Después continúa la descripción de las restantes visiones: el libro de los siete sellos, las siete trompetas, los siete signos, las siete copas, las siete fases de la caída de Babilonia o Roma, los siete principales actos del drama escatológico...
En este libro desconcertante se refleja el carácter impetuoso del "hijo del trueno" en las exhortaciones inflamadas y en las descripciones terroríficas.
Tras las frases proféticas se encierran veladas alusiones a la persecución de Diocleciano, que debía alcanzar a las comunidades de Pérgamo y Esmirna:
“He aquí que el diablo va a meter a alguno de vosotros en la cárcel, para que seáis tentados, y la tribulación durará diez días" (Apoc. 2, 10).

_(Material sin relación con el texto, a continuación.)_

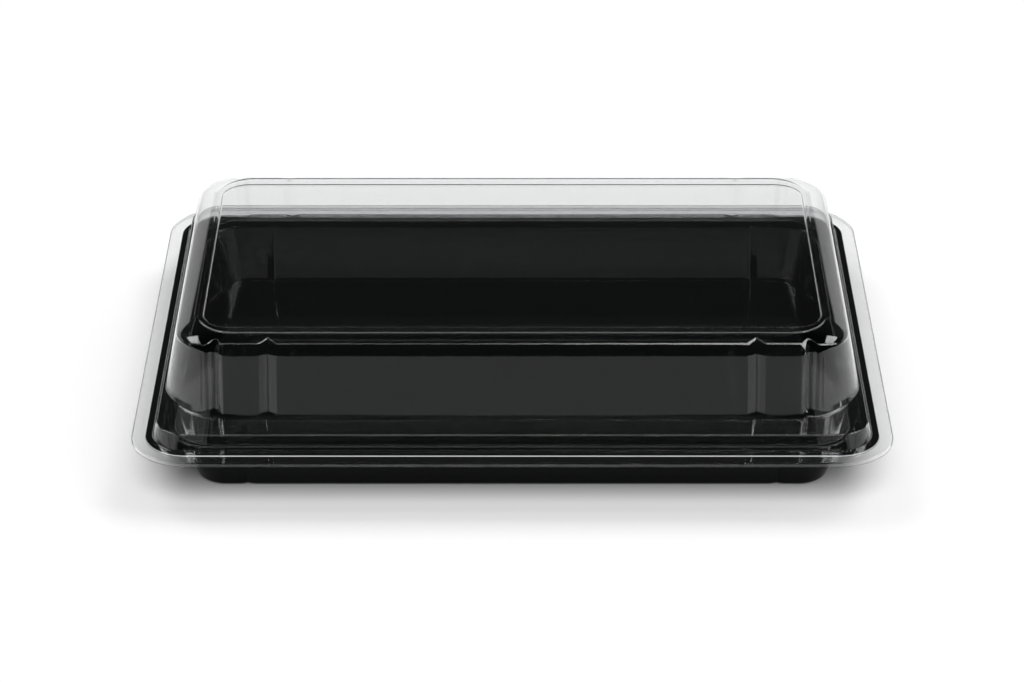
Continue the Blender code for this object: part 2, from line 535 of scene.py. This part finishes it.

Pero avanzando el libro se consignan ya las víctimas que la “gran meretriz que se sienta sobre las siete colinas” hacía con aquellos que se negaban al culto a los emperadores y a la diosa Roma: "Yo he visto a la mujer ebria con la sangre de los santos y de los mártires de Jesús" (Apoc. 17, 16).
Y poco después: "Vi bajo el altar las almas de los degollados por el testimonio de Jesús y por la palabra de Dios, aquellos que no adoraron a la bestia ni a su imagen" (Apoc. 20, 4).
Sin embargo, el Apocalipsis es un mensaje de esperanza. Las palabras más alentadoras de toda la Escritura, las descripciones más bellas de la liturgia celeste, el triunfo definitivo del bien sobre el mal, del Cordero sobre el Dragón, recorre sus páginas.
Se encierra un deseo infinito en ese Amén, en esa afirmación con que el apóstol anciano, que presiente el fin, responde a las palabras de Jesús: "Vengo pronto". Y Juan contesta: "Amén. Ven, Señor Jesús" (Apoc. 22, 20).
El 18 de septiembre del 96, al año del martirio de San Juan, moría asesinado el emperador Diocleciano. El vidente de Patmos debió quedar libre para retornar a Efeso, donde, por fin, encontraría, en una muerte apacible, a “Jesucristo, el testigo fiel, el primogénito de los muertos". Como a vencedor le daría a comer del árbol de la vida que está en medio del paraíso de Dios (Apoc. 2, 7).